SHORT TASK :: The data below is to be returned in full and exactly.
---
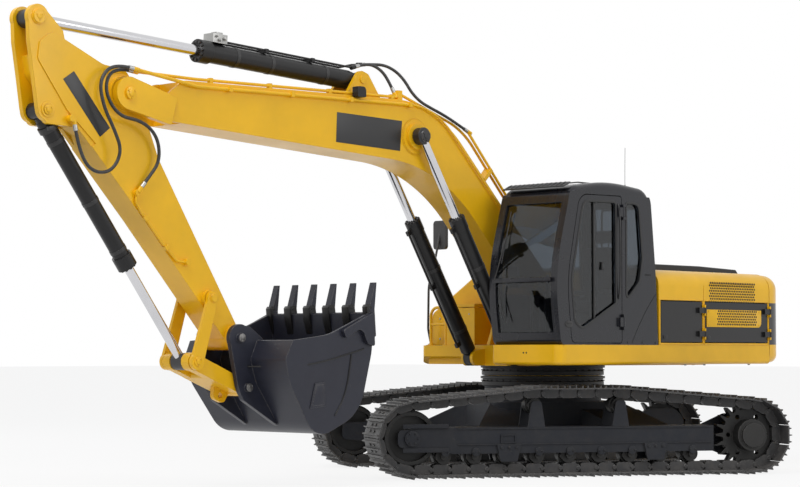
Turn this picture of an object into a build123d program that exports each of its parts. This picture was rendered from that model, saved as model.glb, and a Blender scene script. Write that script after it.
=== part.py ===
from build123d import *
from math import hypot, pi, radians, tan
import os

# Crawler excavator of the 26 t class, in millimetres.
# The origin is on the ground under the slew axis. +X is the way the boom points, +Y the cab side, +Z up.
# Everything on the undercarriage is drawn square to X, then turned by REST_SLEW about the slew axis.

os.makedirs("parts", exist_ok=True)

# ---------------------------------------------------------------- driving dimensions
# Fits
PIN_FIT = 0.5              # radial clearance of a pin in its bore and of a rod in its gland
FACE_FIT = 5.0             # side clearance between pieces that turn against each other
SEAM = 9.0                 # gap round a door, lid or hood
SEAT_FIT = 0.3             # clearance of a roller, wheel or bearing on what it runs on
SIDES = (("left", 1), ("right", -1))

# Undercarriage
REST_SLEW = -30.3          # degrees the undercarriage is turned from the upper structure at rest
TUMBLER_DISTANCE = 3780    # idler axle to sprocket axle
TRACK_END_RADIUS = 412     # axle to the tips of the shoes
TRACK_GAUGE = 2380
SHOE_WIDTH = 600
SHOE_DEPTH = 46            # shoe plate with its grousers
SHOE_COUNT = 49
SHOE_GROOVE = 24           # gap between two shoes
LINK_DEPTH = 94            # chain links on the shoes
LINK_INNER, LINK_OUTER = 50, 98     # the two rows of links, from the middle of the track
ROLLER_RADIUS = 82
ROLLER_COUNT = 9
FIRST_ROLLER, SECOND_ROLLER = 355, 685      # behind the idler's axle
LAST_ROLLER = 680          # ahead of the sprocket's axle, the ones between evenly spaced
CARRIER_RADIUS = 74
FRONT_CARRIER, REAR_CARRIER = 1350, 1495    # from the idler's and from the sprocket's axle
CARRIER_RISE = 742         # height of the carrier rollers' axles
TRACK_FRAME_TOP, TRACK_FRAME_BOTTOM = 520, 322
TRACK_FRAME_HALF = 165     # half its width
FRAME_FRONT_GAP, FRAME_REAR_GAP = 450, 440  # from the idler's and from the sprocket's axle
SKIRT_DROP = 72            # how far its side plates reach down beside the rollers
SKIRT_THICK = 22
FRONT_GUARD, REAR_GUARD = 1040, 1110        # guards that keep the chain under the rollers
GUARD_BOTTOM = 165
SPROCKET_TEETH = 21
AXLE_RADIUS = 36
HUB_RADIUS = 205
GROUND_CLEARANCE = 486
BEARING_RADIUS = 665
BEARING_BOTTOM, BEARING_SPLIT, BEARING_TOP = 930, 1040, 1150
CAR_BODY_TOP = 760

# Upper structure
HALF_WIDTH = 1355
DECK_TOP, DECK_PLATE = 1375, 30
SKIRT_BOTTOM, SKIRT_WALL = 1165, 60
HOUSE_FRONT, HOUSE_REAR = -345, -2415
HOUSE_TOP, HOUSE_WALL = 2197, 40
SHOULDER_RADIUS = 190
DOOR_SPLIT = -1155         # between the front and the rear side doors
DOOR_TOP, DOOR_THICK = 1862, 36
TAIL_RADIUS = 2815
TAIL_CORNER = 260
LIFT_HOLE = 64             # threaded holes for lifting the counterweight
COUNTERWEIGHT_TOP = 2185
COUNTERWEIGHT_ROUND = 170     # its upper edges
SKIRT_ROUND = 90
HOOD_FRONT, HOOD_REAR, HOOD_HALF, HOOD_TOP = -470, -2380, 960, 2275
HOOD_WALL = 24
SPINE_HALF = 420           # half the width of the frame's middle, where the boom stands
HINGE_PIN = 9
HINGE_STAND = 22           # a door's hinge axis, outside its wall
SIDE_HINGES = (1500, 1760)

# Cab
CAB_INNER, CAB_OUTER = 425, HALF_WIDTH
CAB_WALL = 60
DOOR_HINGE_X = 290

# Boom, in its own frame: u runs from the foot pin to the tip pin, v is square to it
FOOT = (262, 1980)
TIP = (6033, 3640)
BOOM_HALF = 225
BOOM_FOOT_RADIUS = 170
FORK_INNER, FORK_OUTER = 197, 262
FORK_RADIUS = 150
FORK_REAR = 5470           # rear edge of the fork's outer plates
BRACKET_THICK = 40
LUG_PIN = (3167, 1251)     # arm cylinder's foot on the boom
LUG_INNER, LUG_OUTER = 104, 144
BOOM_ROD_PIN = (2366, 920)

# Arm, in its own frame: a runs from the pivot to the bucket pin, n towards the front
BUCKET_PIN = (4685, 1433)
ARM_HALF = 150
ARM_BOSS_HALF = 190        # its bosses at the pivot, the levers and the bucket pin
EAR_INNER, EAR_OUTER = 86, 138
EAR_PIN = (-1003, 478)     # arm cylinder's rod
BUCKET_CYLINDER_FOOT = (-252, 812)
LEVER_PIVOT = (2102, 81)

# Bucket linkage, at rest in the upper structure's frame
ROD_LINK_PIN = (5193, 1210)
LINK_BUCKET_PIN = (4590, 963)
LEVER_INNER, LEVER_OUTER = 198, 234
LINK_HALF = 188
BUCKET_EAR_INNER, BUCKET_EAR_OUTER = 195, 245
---
RESPONSE BELOW ::
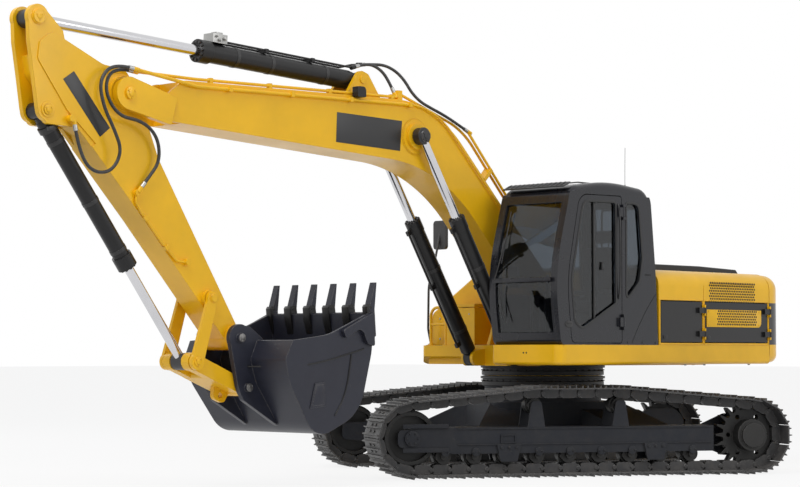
Turn this picture of an object into a build123d program that exports each of its parts. This picture was rendered from that model, saved as model.glb, and a Blender scene script. Write that script after it.
=== part.py ===
from build123d import *
from math import hypot, pi, radians, tan
import os

# Crawler excavator of the 26 t class, in millimetres.
# The origin is on the ground under the slew axis. +X is the way the boom points, +Y the cab side, +Z up.
# Everything on the undercarriage is drawn square to X, then turned by REST_SLEW about the slew axis.

os.makedirs("parts", exist_ok=True)

# ---------------------------------------------------------------- driving dimensions
# Fits
PIN_FIT = 0.5              # radial clearance of a pin in its bore and of a rod in its gland
FACE_FIT = 5.0             # side clearance between pieces that turn against each other
SEAM = 9.0                 # gap round a door, lid or hood
SEAT_FIT = 0.3             # clearance of a roller, wheel or bearing on what it runs on
SIDES = (("left", 1), ("right", -1))

# Undercarriage
REST_SLEW = -30.3          # degrees the undercarriage is turned from the upper structure at rest
TUMBLER_DISTANCE = 3780    # idler axle to sprocket axle
TRACK_END_RADIUS = 412     # axle to the tips of the shoes
TRACK_GAUGE = 2380
SHOE_WIDTH = 600
SHOE_DEPTH = 46            # shoe plate with its grousers
SHOE_COUNT = 49
SHOE_GROOVE = 24           # gap between two shoes
LINK_DEPTH = 94            # chain links on the shoes
LINK_INNER, LINK_OUTER = 50, 98     # the two rows of links, from the middle of the track
ROLLER_RADIUS = 82
ROLLER_COUNT = 9
FIRST_ROLLER, SECOND_ROLLER = 355, 685      # behind the idler's axle
LAST_ROLLER = 680          # ahead of the sprocket's axle, the ones between evenly spaced
CARRIER_RADIUS = 74
FRONT_CARRIER, REAR_CARRIER = 1350, 1495    # from the idler's and from the sprocket's axle
CARRIER_RISE = 742         # height of the carrier rollers' axles
TRACK_FRAME_TOP, TRACK_FRAME_BOTTOM = 520, 322
TRACK_FRAME_HALF = 165     # half its width
FRAME_FRONT_GAP, FRAME_REAR_GAP = 450, 440  # from the idler's and from the sprocket's axle
SKIRT_DROP = 72            # how far its side plates reach down beside the rollers
SKIRT_THICK = 22
FRONT_GUARD, REAR_GUARD = 1040, 1110        # guards that keep the chain under the rollers
GUARD_BOTTOM = 165
SPROCKET_TEETH = 21
AXLE_RADIUS = 36
HUB_RADIUS = 205
GROUND_CLEARANCE = 486
BEARING_RADIUS = 665
BEARING_BOTTOM, BEARING_SPLIT, BEARING_TOP = 930, 1040, 1150
CAR_BODY_TOP = 760

# Upper structure
HALF_WIDTH = 1355
DECK_TOP, DECK_PLATE = 1375, 30
SKIRT_BOTTOM, SKIRT_WALL = 1165, 60
HOUSE_FRONT, HOUSE_REAR = -345, -2415
HOUSE_TOP, HOUSE_WALL = 2197, 40
SHOULDER_RADIUS = 190
DOOR_SPLIT = -1155         # between the front and the rear side doors
DOOR_TOP, DOOR_THICK = 1862, 36
TAIL_RADIUS = 2815
TAIL_CORNER = 260
LIFT_HOLE = 64             # threaded holes for lifting the counterweight
COUNTERWEIGHT_TOP = 2185
COUNTERWEIGHT_ROUND = 170     # its upper edges
SKIRT_ROUND = 90
HOOD_FRONT, HOOD_REAR, HOOD_HALF, HOOD_TOP = -470, -2380, 960, 2275
HOOD_WALL = 24
SPINE_HALF = 420           # half the width of the frame's middle, where the boom stands
HINGE_PIN = 9
HINGE_STAND = 22           # a door's hinge axis, outside its wall
SIDE_HINGES = (1500, 1760)

# Cab
CAB_INNER, CAB_OUTER = 425, HALF_WIDTH
CAB_WALL = 60
DOOR_HINGE_X = 290

# Boom, in its own frame: u runs from the foot pin to the tip pin, v is square to it
FOOT = (262, 1980)
TIP = (6033, 3640)
BOOM_HALF = 225
BOOM_FOOT_RADIUS = 170
FORK_INNER, FORK_OUTER = 197, 262
FORK_RADIUS = 150
FORK_REAR = 5470           # rear edge of the fork's outer plates
BRACKET_THICK = 40
LUG_PIN = (3167, 1251)     # arm cylinder's foot on the boom
LUG_INNER, LUG_OUTER = 104, 144
BOOM_ROD_PIN = (2366, 920)

# Arm, in its own frame: a runs from the pivot to the bucket pin, n towards the front
BUCKET_PIN = (4685, 1433)
ARM_HALF = 150
ARM_BOSS_HALF = 190        # its bosses at the pivot, the levers and the bucket pin
EAR_INNER, EAR_OUTER = 86, 138
EAR_PIN = (-1003, 478)     # arm cylinder's rod
BUCKET_CYLINDER_FOOT = (-252, 812)
LEVER_PIVOT = (2102, 81)

# Bucket linkage, at rest in the upper structure's frame
ROD_LINK_PIN = (5193, 1210)
LINK_BUCKET_PIN = (4590, 963)
LEVER_INNER, LEVER_OUTER = 198, 234
LINK_HALF = 188
BUCKET_EAR_INNER, BUCKET_EAR_OUTER = 195, 245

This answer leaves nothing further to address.